Everything was exciting in the beginning. There was a lot of expressed support from the Evangelical Free denomination. But things quickly took a discouraging turn. When Hanson arrived in Canada and sought support from various churches in the area, he was met with disinterest, doubt, and even resistance in some cases!

He was right about his concerns regarding citizenship – many churches in the Lower Mainland had difficulty understanding why an American was trying to start a college in Canada. There was also a lot of confusion about why a Christian college should be started in the first place, as there were plenty of Bible schools available. No one at that time in Canada understood the idea of a 2-year college (which is what Trinity Western was in the beginning.)

This was a difficult season, and Hanson was deeply discouraged.

“Had God really called me to this?” Hanson wrote. “How could one explain what I met in British Columbia?”

On his first trip, Hanson visited ten churches in total within thirty miles of the location where the college was planned to be. At the first church, only four people showed up – and two of them were the pastor and his wife!

“They had questions, all right,” Hanson wrote. “Not hasty ones, but, as I recall, every single question that night very clearly reflected the deep conviction of those dear people that we had bitten off more than we could chew and the sooner we admitted that fact and forgot the whole thing the better off we would be!”

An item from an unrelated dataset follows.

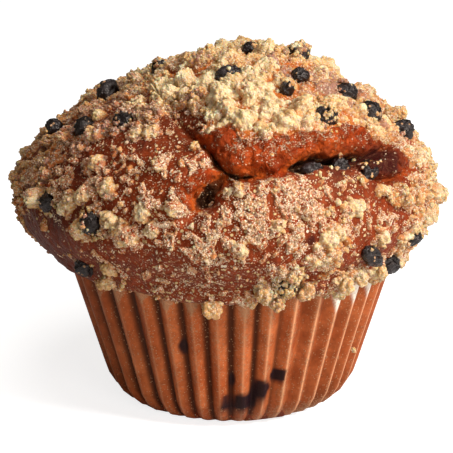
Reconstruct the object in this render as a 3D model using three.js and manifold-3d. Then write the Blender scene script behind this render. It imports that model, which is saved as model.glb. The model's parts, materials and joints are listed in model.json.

Not every experience at those ten churches was entirely discouraging, but none were particularly positive. One man even approached Hanson after a Sunday service and told him that he was going to fail. Hanson was beyond discouraged by the end of his first visit.

Things became even more complicated when he was offered the job of senior pastor at a quaint, country church in Minneapolis, the place he’d recently been serving as interim pastor. It was in every way a dream job, with a loving, supportive congregation. After the negative response in Canada, Hanson started to doubt whether he’d heard God right when he’d turned down the pastor position to be the inaugural president of a college.

Those were discouraging and uncertain times, but Hanson was resolute in his faith and chose to trust God even in the darkest moments of uncertainty.

“It was this kind of experience which would fuel me in days to come to encourage our students not to ‘doubt in the dark what God told them in the light.’” wrote Hanson. “I have looked back and thanked God many times that I did not succumb to this temptation in that period of darkness. Had I done so, I would have missed the greatest adventure of my life!”

In spite of great times of uncertainty and struggle, Hanson led Trinity Junior College for twelve years. In that time, the school grew from a mere 17 students to 375. The hard work and sacrifices he and his family made during those delicate, uncertain years will never be forgotten.